As I struggled with sodium metal, liquid ammonia, and other foreign materials, my three lab mates, Cyd, Pat, and Greg (all second- and third-year grad students in the Vedejs group) struggled with their own projects and, yet, somehow helped to prop up my sagging spirits with the daily idle chit-chat of the lab.
Cyd (Cynthia) McClure was the only woman in the lab, and if I recall correctly, the only woman in the entire Vedejs group. She was a force of nature. Tall, and crowned with hair that grew in great waves and cascaded down to her shoulders (roll on, Columbia, roll on!), and a Texan to boot. Her hair flew outwards as she spun around the lab doing this and that. But even larger than the hair was Cyd’s expansive personality. When she had something to say, it came out fast and in torrents. In the male bastion of organic synthesis, it was a special pleasure to share lab space with a woman who was so UN-repressed in her dealings with colleagues and so wildly enthusiastic about her work.
Cyd took this enthusiasm with her wherever she went. She left Wisconsin for a spell, but returned to finish her Ph.D. in 1985. From there it was off to Cambridge, UK as a postdoc from 1985-7. Eventually she rolled up to the front door of Montana State University where she became a professor of chemistry and won several grants and awards: American Cyanamid Academic Awardee, 1990; Procter and Gamble University Exploratory Research Program Awardee, 1991-94; National Science Foundation Career Advancement Award Recipient, 1994-96; Cox Family Award for Creative Scholarship and Teaching, Montana State University, 1999. I’m not sure, but I think she even paid us a short visit at Reed in the early 90’s.

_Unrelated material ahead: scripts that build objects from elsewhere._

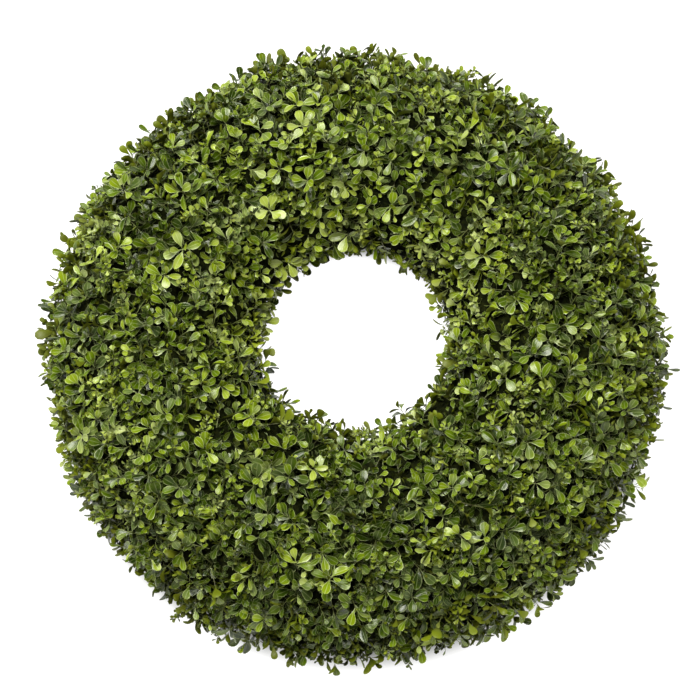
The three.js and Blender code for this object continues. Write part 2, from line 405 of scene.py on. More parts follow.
@dataclass(frozen=True)
class ThicketShadeFinish:
    """The tangle of twigs deep inside a bunch, near-black: partly dark twigs, partly painted shade."""

    # Near-black colours: painted shade deep in the foliage over the twigs' own dark colour.
    shadow: Colour = (0.002, 0.003, 0.0005)
    twig: Colour = (0.009, 0.011, 0.0015)
    tangle_waves: float = 240.0
    tangle_depth: float = 0.003
    roughness: float = 0.9
    shine: float = 0.05

    def material(self) -> Material:
        """Builds the thicket's material."""
        sheet = ShaderSheet(bpy.data.materials.new("thicket twigs and painted shade"))
        tangle = sheet.noise(sheet.object_place(), self.tangle_waves, 5.0)
        colour = sheet.colours(tangle, {0.40: self.shadow, 0.65: self.twig})
        return sheet.coat(colour, self.roughness, tangle, 1.0, self.tangle_depth, self.shine)


@dataclass(frozen=True)
class BarkFinish:
    """Dry grey-brown bark with long fibres along each cane."""

    dark: Colour = (0.050, 0.032, 0.019)
    mid: Colour = (0.180, 0.126, 0.078)
    light: Colour = (0.340, 0.270, 0.190)
    fibre_waves: Span = (50.0, 26.0)
    fibre_depth: float = 0.0012
    patch_waves: float = 30.0
    patch_share: float = 0.28
    roughness: float = 0.8

    def material(self) -> Material:
        """Builds the bark's material."""
        sheet = ShaderSheet(bpy.data.materials.new("vine bark"))
        uv = sheet.add("UVMap", uv_map="UVMap").outputs["UV"]
        stretched = sheet.add("Mapping", {"Vector": uv, "Scale": (*self.fibre_waves, 1.0)})
        fibres = sheet.noise(stretched.outputs[0], 1.0, 5.0)
        patches = sheet.noise(sheet.object_place(), self.patch_waves, 3.0)
        streak = sheet.maths("ADD", sheet.maths("MULTIPLY", fibres, 1.0 - self.patch_share),
                             sheet.maths("MULTIPLY", patches, self.patch_share))
        colour = sheet.colours(streak, {0.36: self.dark, 0.64: self.light, 0.48: self.mid})
        return sheet.coat(colour, self.roughness, fibres, 1.0, self.fibre_depth)


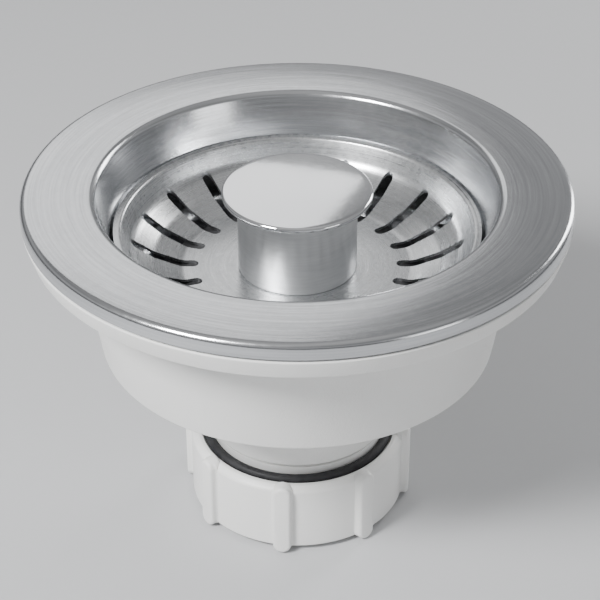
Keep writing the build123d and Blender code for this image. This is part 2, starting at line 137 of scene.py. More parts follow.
# Sides of a full turn on wide, slim and tiny pieces
SEGMENTS, SLIM_SEGMENTS, TINY_SEGMENTS = 192, 96, 64
ARC_STEP = radians(11)
SHARP_ANGLE = radians(38)
# A ring nearer to the axis than this is a single point.
AXIS_R = 1e-6
# In metres: points nearer than the first are joined, and edges shorter than the second are dissolved.
MERGE_DISTANCE, SLIVER_LENGTH = 1e-7, 1e-8
# Gaps between pieces: fixed together, passed over one another, and resting apart
FIT, LOOSE_FIT, SEAT_GAP = 0.02, 0.05, 0.3
# How far a cutter stands out of what it cuts
CUT_MARGIN = 1.0
UPRIGHT = Matrix.Rotation(pi / 2, 4, "X")
SLOTS = {row["node"]: row["material_slot"] for row in frame["record"]["subparts"]}


def node_box(node):
    """Lowest and highest corner of a node, in millimetres."""
    low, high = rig.box(node)
    return low / MM, high / MM


# Outlines

def direction(a, b):
    """Unit vector from a to b."""
    length = hypot(b[0] - a[0], b[1] - a[1])
    return (b[0] - a[0]) / length, (b[1] - a[1]) / length


def arc(centre, radius, start, turn, steps):
    """Points of an arc, with both of its ends."""
    angles = [start + turn * k / steps for k in range(steps + 1)]
    return [(centre[0] + radius * cos(a), centre[1] + radius * sin(a)) for a in angles]


def corner_arc(before, corner, after, arc_step):
    """Arc that rounds a corner (r, z, radius) between its two neighbours."""
    r, z, radius = corner
    back = direction(corner, before)
    ahead = direction(corner, after)
    cosine = max(-1.0, min(1.0, back[0] * ahead[0] + back[1] * ahead[1]))
    half = acos(cosine) / 2
    middle = direction((0, 0), (back[0] + ahead[0], back[1] + ahead[1]))
    centre = (r + middle[0] * radius / sin(half), z + middle[1] * radius / sin(half))
    tangent = radius / tan(half)
    start = (r + back[0] * tangent, z + back[1] * tangent)
    stop = (r + ahead[0] * tangent, z + ahead[1] * tangent)
    first = atan2(start[1] - centre[1], start[0] - centre[0])
    last = atan2(stop[1] - centre[1], stop[0] - centre[0])
    turn = (last - first + pi) % (2 * pi) - pi
    return arc(centre, radius, first, turn, max(2, ceil(abs(turn) / arc_step)))


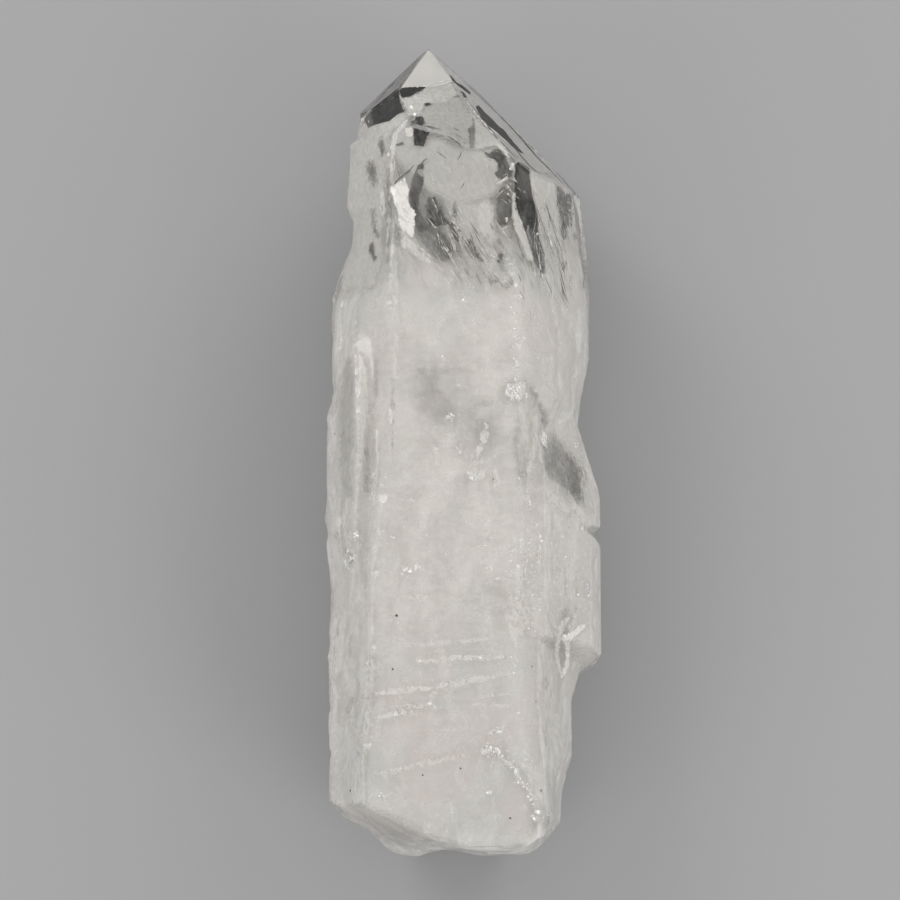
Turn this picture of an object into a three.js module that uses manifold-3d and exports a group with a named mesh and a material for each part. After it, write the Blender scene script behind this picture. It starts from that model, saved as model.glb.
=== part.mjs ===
// An etched quartz crystal: a single milky prism with a clear six-sided tip and a broken base.
// It lies on its flat back face. Lengths are in millimetres, the long axis runs along Y with the
// tip towards +Y, X is the width, and Z is up from the back face. The origin ends up under the
// middle of the crystal, at the level that it rests on.

import * as THREE from 'three';
import { ConvexGeometry } from 'three/addons/geometries/ConvexGeometry.js';
import { ImprovedNoise } from 'three/addons/math/ImprovedNoise.js';
import { mergeVertices } from 'three/addons/utils/BufferGeometryUtils.js';
import Module from 'manifold-3d';

// Driving dimensions of the whole crystal
const APEX = [-3.9, 46.3, 12];
const FRONT_Z = 23;
const LEFT_RIM_Z = 14;
const RIGHT_RIM_Z = 10;
const QUARTZ_LEAN = 51.8;
const LOFT_TOP_Y = 48;
const LOFT_BOTTOM_Y = -48;
const STATION_GAP = 1.7;
const WELD = 1e-4;
const SEED = 41;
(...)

I didn’t keep up with Cyd, but like so many folks I always imagined that old friends like Cyd would always be somewhere out there, ready for a chat, a beer, or a laugh. Today I learned, once again, how foolish such imaginings can be. Life marches steadily on.
This morning I received an email informing me of Cyd’s death earlier in the week in a Montana hospice. She had been battling frontal lobe dementia for years and the disease had finally claimed its due.